There may even be an upside if the federal Greens select an East Coast leader next year, said Stefan Jonsson, the B.C. party’s director of communications.

“One of the stereotypes of the Green party is it’s a B.C. West Coast party,” he said. “To have more leadership coming from another region in Canada, I see as extremely positive for the Green movement across the country because it demonstrates there’s support and interest nationally.”

May has said she intends to run again as the MP for Saanich-Gulf Islands, which would allow her to keep helping the federal party on the West Coast.

Weaver won’t run again in Oak Bay-Gordon Head. But he said he’ll be around to give frank advice to whomever wins the job. “They have to be offering a vision people can get behind,” he said.

The next Green leaders will also have to face an onslaught of negative campaigning by the NDP, which proved in the 2017 B.C. election and again in October’s federal election that the New Democrat goal is ultimately to wipe the Greens off the map.

“Politics and campaigning is toxic in this country,” said Weaver, who blamed the current first-past-the-post electoral system. “I do worry that the next leader will have to go through that. It’s not very pleasant.”

The NDP in 2017 used its MLAs and union proxies to attack Weaver personally, calling him a bully, a liar and someone unfit to hold public office. In 2019, the federal NDP blanketed Vancouver Island with pamphlets questioning whether May supported a woman’s right to safe abortion services, and attacking her for her willingness to negotiate with the federal Conservatives following the election.

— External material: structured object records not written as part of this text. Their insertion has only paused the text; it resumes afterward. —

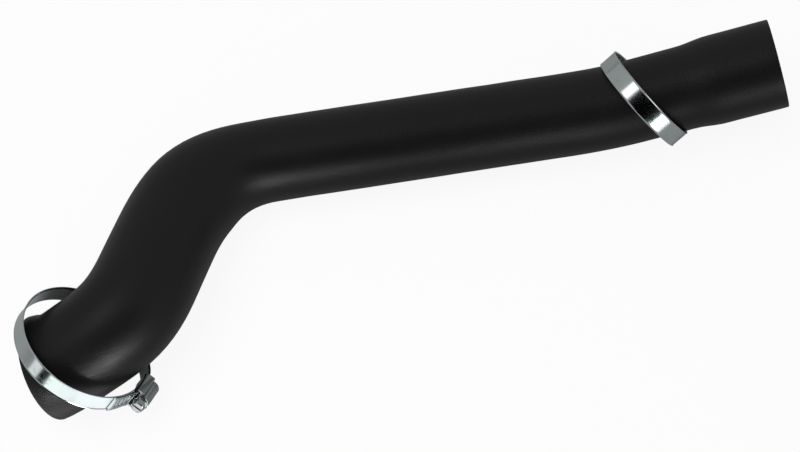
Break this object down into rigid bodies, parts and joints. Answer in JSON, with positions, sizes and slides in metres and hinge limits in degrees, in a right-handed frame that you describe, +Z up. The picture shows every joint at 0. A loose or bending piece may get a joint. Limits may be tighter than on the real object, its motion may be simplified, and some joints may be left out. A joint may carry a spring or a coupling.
{
  "type": "charge air hose",
  "caption": "Moulded rubber charge air hose with an S-shaped bend, a flared cuff and loose worm-drive clamps, lying on a flat surface.",
  "frame": {"origin": "middle of the bounding box seen from above, on the surface that the hose lies on", "axes": "+X along the long straight leg towards the upper mouth, +Z up"},
  "size_m": [0.485, 0.182, 0.0893],
  "materials": {
    "rubber": "matte moulded",
    "band": "bright zinc plated strip",
    "housing": "zinc plated pressing",
    "screw": "zinc plated"
  },
  "bodies": {
    "hose_and_clamps": {"hose": "rubber", "lower_band": "band", "lower_saddle": "housing", "lower_housing": "housing", "upper_band": "band", "upper_saddle": "housing", "upper_housing": "housing"},
    "lower_screw": {"lower_screw": "screw"},
    "upper_screw": {"upper_screw": "screw"}
  },
  "joints": [
    {"name": "lower_screw_turn", "type": "hinge", "parent": "hose_and_clamps", "child": "lower_screw", "pos_m": [-0.17401, -0.07926, 0.02514], "axis": [-0.3634, -0.6774, 0.6395], "continuous": true},
    {"name": "upper_screw_turn", "type": "hinge", "parent": "hose_and_clamps", "child": "upper_screw", "pos_m": [0.16985, 0.06571, 0.00497], "axis": [-0.4533, 0.8914, 0], "continuous": true}
  ]
}
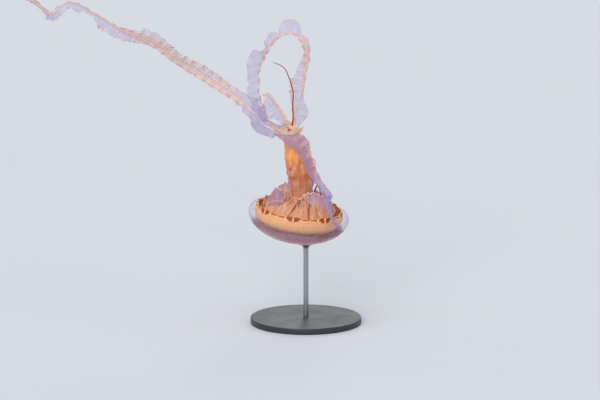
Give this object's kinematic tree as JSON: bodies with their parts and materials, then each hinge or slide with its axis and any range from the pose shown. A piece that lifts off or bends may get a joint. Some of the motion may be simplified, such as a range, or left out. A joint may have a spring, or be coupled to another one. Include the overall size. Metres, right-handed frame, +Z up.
{
  "type": "sea nettle jellyfish model",
  "caption": "Life-size still model of a sea nettle jellyfish, mouth side up with frilled arms trailing up and away from the bell, on a round base and a short rod",
  "frame": {"origin": "centre of the underside of the round base, on the surface the stand rests on", "axes": "+Z up, +X to the right of the bell as seen from the side its arms are spread towards, +Y away from that side; the long arm trails up towards -X"},
  "size_m": [0.6934, 0.22, 0.7061],
  "materials": {
    "stand_black": "satin black powder coat",
    "stand_steel": "fine brushed stainless steel",
    "clear_bell": "clear cast jelly, faint mauve, wet gloss",
    "cream_body": "milky cream to peach flesh under the clear bell",
    "mouth_folds": "peach and mauve pleated membrane, wet",
    "arm_flesh": "orange-brown translucent stem, wet",
    "arm_membrane": "thin mauve see-through membrane with cream ribs and frills",
    "tentacle_red": "dark red-brown, smooth and wet"
  },
  "bodies": {
    "root": {"stand_base": "stand_black", "stand_rod": "stand_steel", "bell": "clear_bell", "inner_body": "cream_body", "lobe_right": "mouth_folds", "lobe_back": "mouth_folds", "lobe_left": "mouth_folds", "lobe_front": "mouth_folds", "arm_column": "arm_flesh", "arm_crown": "arm_flesh", "arm_long_1": "arm_membrane", "arm_long_2": "arm_membrane", "arm_long_3": "arm_membrane", "arm_long_4": "arm_membrane", "arm_long_5": "arm_membrane", "arm_loop_1": "arm_membrane", "arm_loop_2": "arm_membrane", "arm_loop_3": "arm_membrane", "arm_loop_4": "arm_membrane", "arm_loop_5": "arm_membrane", "arm_fan": "arm_membrane", "arm_near_1": "arm_membrane", "arm_near_2": "arm_membrane", "tentacle_left": "tentacle_red", "tentacle_right": "tentacle_red", "tentacle_loop": "tentacle_red", "tentacle_rising": "tentacle_red"}
  },
  "joints": []
}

The NDP said it was simply highlighting the different “values” between the two parties, but May blamed the negative campaign for the inability of the Greens to win any additional ridings on the Island. Weaver blamed “the partisan hacks in the backroom. These are the problem people in politics.”

“It is difficult and toxic but if we look at what’s happening, the demographic is changing,” said Weaver. “I think we’re going through a phase now where that works, but just like a pendulum swing in politics we’ll move away from that because people will stop responding.”

The departure of both leaders may also give the parties a chance to evolve their policies beyond the strong personalities of their longtime leaders.

Their replacements, though, will have their work cut out for them.

“It’s going to be a pretty thankless job I think, both parties are building,” said UVIC’s Spears.

“We’ve always wondered if that breakthrough is going to happen next election. It’s probably going to be many elections from now, if at all, for new leaders.”